[BEGIN Data]
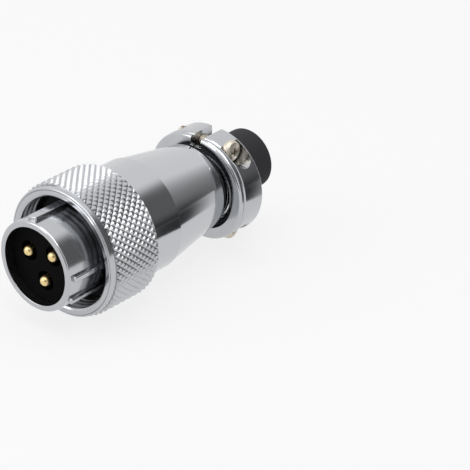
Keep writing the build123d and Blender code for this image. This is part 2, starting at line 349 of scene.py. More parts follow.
def new_group(name, inputs, outputs):
    """Empty shader group with named sockets: its tree, what comes in and what goes out."""
    tree = bpy.data.node_groups.new(name, "ShaderNodeTree")
    for label, kind, value in inputs:
        socket = tree.interface.new_socket(label, in_out="INPUT", socket_type=kind)
        if value is not None:
            socket.default_value = value
    for label in outputs:
        tree.interface.new_socket(label, in_out="OUTPUT", socket_type="NodeSocketFloat")
    return tree, put(tree, "NodeGroupInput").outputs, put(tree, "NodeGroupOutput").inputs


def send(tree, value, socket):
    """Links an output to a group's own output."""
    tree.links.new(value, socket)


def turning_marks():
    """Group: fine rings left by the lathe, which wander a little round the axis."""
    tree, given, result = new_group(
        "Turning Marks",
        [("Vector", "NodeSocketVector", None), ("Spacing", "NodeSocketFloat", 0.12 * MM)],
        ["Height"],
    )
    parts = put(tree, "ShaderNodeSeparateXYZ", {"Vector": given["Vector"]})
    wander = put(tree, "ShaderNodeTexNoise", {"Vector": given["Vector"], "Scale": 90.0, "Detail": 1.0})
    drift = maths(tree, "MULTIPLY", wander.outputs[0], 0.0004)
    along = maths(tree, "DIVIDE", maths(tree, "ADD", parts.outputs["X"], drift), given["Spacing"])
    fine = put(tree, "ShaderNodeTexNoise", {"W": along, "Scale": 1.0, "Detail": 3.0}, noise_dimensions="1D")
    send(tree, fine.outputs[0], result["Height"])
    return tree


def plating_mottle():
    """Group: soft cloudiness of a plated surface with a fine blasted grain."""
    tree, given, result = new_group(
        "Plating Mottle",
        [
            ("Vector", "NodeSocketVector", None),
            ("Cloud Scale", "NodeSocketFloat", 220.0),
            ("Grain Scale", "NodeSocketFloat", 9000.0),
        ],
        ["Cloud", "Grain"],
    )
    cloud = put(
        tree, "ShaderNodeTexNoise",
        {"Vector": given["Vector"], "Scale": given["Cloud Scale"], "Detail": 4.0, "Roughness": 0.6},
    )
    grain = put(
        tree, "ShaderNodeTexNoise",
        {"Vector": given["Vector"], "Scale": given["Grain Scale"], "Detail": 2.0, "Roughness": 0.55},
    )
    send(tree, cloud.outputs[0], result["Cloud"])
    send(tree, grain.outputs[0], result["Grain"])
    return tree


def handling_marks():
    """Group: a few hairline scratches and specks of dust."""
    tree, given, result = new_group(
        "Handling Marks",
        [("Vector", "NodeSocketVector", None), ("Amount", "NodeSocketFloat", 0.3)],
        ["Scratches", "Dust"],
    )
    total = None
    for stretch, turn in (((9.0, 1.0, 1.0), 0.4), ((1.0, 11.0, 1.0), 1.3)):
        place = put(
            tree, "ShaderNodeMapping",
            {"Vector": given["Vector"], "Rotation": (turn, turn, turn), "Scale": stretch},
        )
        lines = put(
            tree, "ShaderNodeTexVoronoi", {"Vector": place.outputs[0], "Scale": 260.0},
            feature="DISTANCE_TO_EDGE",
        )
        thin = maths(tree, "LESS_THAN", lines.outputs["Distance"], 0.004)
        total = thin if total is None else maths(tree, "MAXIMUM", total, thin)
    patches = put(tree, "ShaderNodeTexNoise", {"Vector": given["Vector"], "Scale": 160.0, "Detail": 2.0})
    here = maths(tree, "GREATER_THAN", patches.outputs[0], maths(tree, "SUBTRACT", 0.75, given["Amount"]))
    send(tree, maths(tree, "MULTIPLY", total, here), result["Scratches"])
    specks = put(tree, "ShaderNodeTexVoronoi", {"Vector": given["Vector"], "Scale": 1500.0})
    speck = maths(tree, "LESS_THAN", specks.outputs["Distance"], 0.09)
    send(tree, maths(tree, "MULTIPLY", speck, given["Amount"]), result["Dust"])
    return tree


def moulded_grain():
    """Group: fine surface of moulded rubber or plastic, with faint flow clouds."""
    tree, given, result = new_group(
        "Moulded Grain",
        [("Vector", "NodeSocketVector", None), ("Scale", "NodeSocketFloat", 5000.0)],
        ["Height", "Cloud"],
    )
    pits = put(tree, "ShaderNodeTexVoronoi", {"Vector": given["Vector"], "Scale": given["Scale"]})
    fine = put(
        tree, "ShaderNodeTexNoise", {"Vector": given["Vector"], "Scale": given["Scale"], "Detail": 3.0},
    )
    cloud = put(tree, "ShaderNodeTexNoise", {"Vector": given["Vector"], "Scale": 180.0, "Detail": 3.0})
    send(tree, maths(tree, "ADD", pits.outputs["Distance"], fine.outputs[0]), result["Height"])
    send(tree, cloud.outputs[0], result["Cloud"])
    return tree


def shared(group):
    """The group's tree, built the first time that it is asked for."""
    name = group.__name__.replace("_", " ").title()
    return bpy.data.node_groups.get(name) or group()


def use(tree, group, vector, **values):
    """Outputs of a shared group, placed in a material with its own values."""
    node = put(tree, "ShaderNodeGroup", node_tree=shared(group))
    tree.links.new(vector, node.inputs["Vector"])
    for name, value in values.items():
        node.inputs[name.replace("_", " ")].default_value = value
    return node.outputs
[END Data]
- **The exercise**:
Write out the full listing, keeping every line exactly as it is.

- **Result**:
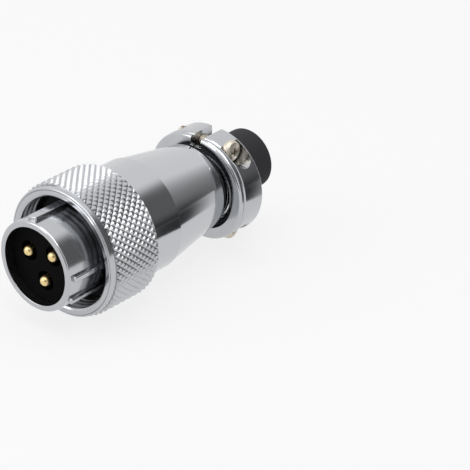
Keep writing the build123d and Blender code for this image. This is part 2, starting at line 349 of scene.py. More parts follow.
def new_group(name, inputs, outputs):
    """Empty shader group with named sockets: its tree, what comes in and what goes out."""
    tree = bpy.data.node_groups.new(name, "ShaderNodeTree")
    for label, kind, value in inputs:
        socket = tree.interface.new_socket(label, in_out="INPUT", socket_type=kind)
        if value is not None:
            socket.default_value = value
    for label in outputs:
        tree.interface.new_socket(label, in_out="OUTPUT", socket_type="NodeSocketFloat")
    return tree, put(tree, "NodeGroupInput").outputs, put(tree, "NodeGroupOutput").inputs


def send(tree, value, socket):
    """Links an output to a group's own output."""
    tree.links.new(value, socket)


def turning_marks():
    """Group: fine rings left by the lathe, which wander a little round the axis."""
    tree, given, result = new_group(
        "Turning Marks",
        [("Vector", "NodeSocketVector", None), ("Spacing", "NodeSocketFloat", 0.12 * MM)],
        ["Height"],
    )
    parts = put(tree, "ShaderNodeSeparateXYZ", {"Vector": given["Vector"]})
    wander = put(tree, "ShaderNodeTexNoise", {"Vector": given["Vector"], "Scale": 90.0, "Detail": 1.0})
    drift = maths(tree, "MULTIPLY", wander.outputs[0], 0.0004)
    along = maths(tree, "DIVIDE", maths(tree, "ADD", parts.outputs["X"], drift), given["Spacing"])
    fine = put(tree, "ShaderNodeTexNoise", {"W": along, "Scale": 1.0, "Detail": 3.0}, noise_dimensions="1D")
    send(tree, fine.outputs[0], result["Height"])
    return tree


def plating_mottle():
    """Group: soft cloudiness of a plated surface with a fine blasted grain."""
    tree, given, result = new_group(
        "Plating Mottle",
        [
            ("Vector", "NodeSocketVector", None),
            ("Cloud Scale", "NodeSocketFloat", 220.0),
            ("Grain Scale", "NodeSocketFloat", 9000.0),
        ],
        ["Cloud", "Grain"],
    )
    cloud = put(
        tree, "ShaderNodeTexNoise",
        {"Vector": given["Vector"], "Scale": given["Cloud Scale"], "Detail": 4.0, "Roughness": 0.6},
    )
    grain = put(
        tree, "ShaderNodeTexNoise",
        {"Vector": given["Vector"], "Scale": given["Grain Scale"], "Detail": 2.0, "Roughness": 0.55},
    )
    send(tree, cloud.outputs[0], result["Cloud"])
    send(tree, grain.outputs[0], result["Grain"])
    return tree


def handling_marks():
    """Group: a few hairline scratches and specks of dust."""
    tree, given, result = new_group(
        "Handling Marks",
        [("Vector", "NodeSocketVector", None), ("Amount", "NodeSocketFloat", 0.3)],
        ["Scratches", "Dust"],
    )
    total = None
    for stretch, turn in (((9.0, 1.0, 1.0), 0.4), ((1.0, 11.0, 1.0), 1.3)):
        place = put(
            tree, "ShaderNodeMapping",
            {"Vector": given["Vector"], "Rotation": (turn, turn, turn), "Scale": stretch},
        )
        lines = put(
            tree, "ShaderNodeTexVoronoi", {"Vector": place.outputs[0], "Scale": 260.0},
            feature="DISTANCE_TO_EDGE",
        )
        thin = maths(tree, "LESS_THAN", lines.outputs["Distance"], 0.004)
        total = thin if total is None else maths(tree, "MAXIMUM", total, thin)
    patches = put(tree, "ShaderNodeTexNoise", {"Vector": given["Vector"], "Scale": 160.0, "Detail": 2.0})
    here = maths(tree, "GREATER_THAN", patches.outputs[0], maths(tree, "SUBTRACT", 0.75, given["Amount"]))
    send(tree, maths(tree, "MULTIPLY", total, here), result["Scratches"])
    specks = put(tree, "ShaderNodeTexVoronoi", {"Vector": given["Vector"], "Scale": 1500.0})
    speck = maths(tree, "LESS_THAN", specks.outputs["Distance"], 0.09)
    send(tree, maths(tree, "MULTIPLY", speck, given["Amount"]), result["Dust"])
    return tree


def moulded_grain():
    """Group: fine surface of moulded rubber or plastic, with faint flow clouds."""
    tree, given, result = new_group(
        "Moulded Grain",
        [("Vector", "NodeSocketVector", None), ("Scale", "NodeSocketFloat", 5000.0)],
        ["Height", "Cloud"],
    )
    pits = put(tree, "ShaderNodeTexVoronoi", {"Vector": given["Vector"], "Scale": given["Scale"]})
    fine = put(
        tree, "ShaderNodeTexNoise", {"Vector": given["Vector"], "Scale": given["Scale"], "Detail": 3.0},
    )
    cloud = put(tree, "ShaderNodeTexNoise", {"Vector": given["Vector"], "Scale": 180.0, "Detail": 3.0})
    send(tree, maths(tree, "ADD", pits.outputs["Distance"], fine.outputs[0]), result["Height"])
    send(tree, cloud.outputs[0], result["Cloud"])
    return tree


def shared(group):
    """The group's tree, built the first time that it is asked for."""
    name = group.__name__.replace("_", " ").title()
    return bpy.data.node_groups.get(name) or group()


def use(tree, group, vector, **values):
    """Outputs of a shared group, placed in a material with its own values."""
    node = put(tree, "ShaderNodeGroup", node_tree=shared(group))
    tree.links.new(vector, node.inputs["Vector"])
    for name, value in values.items():
        node.inputs[name.replace("_", " ")].default_value = value
    return node.outputs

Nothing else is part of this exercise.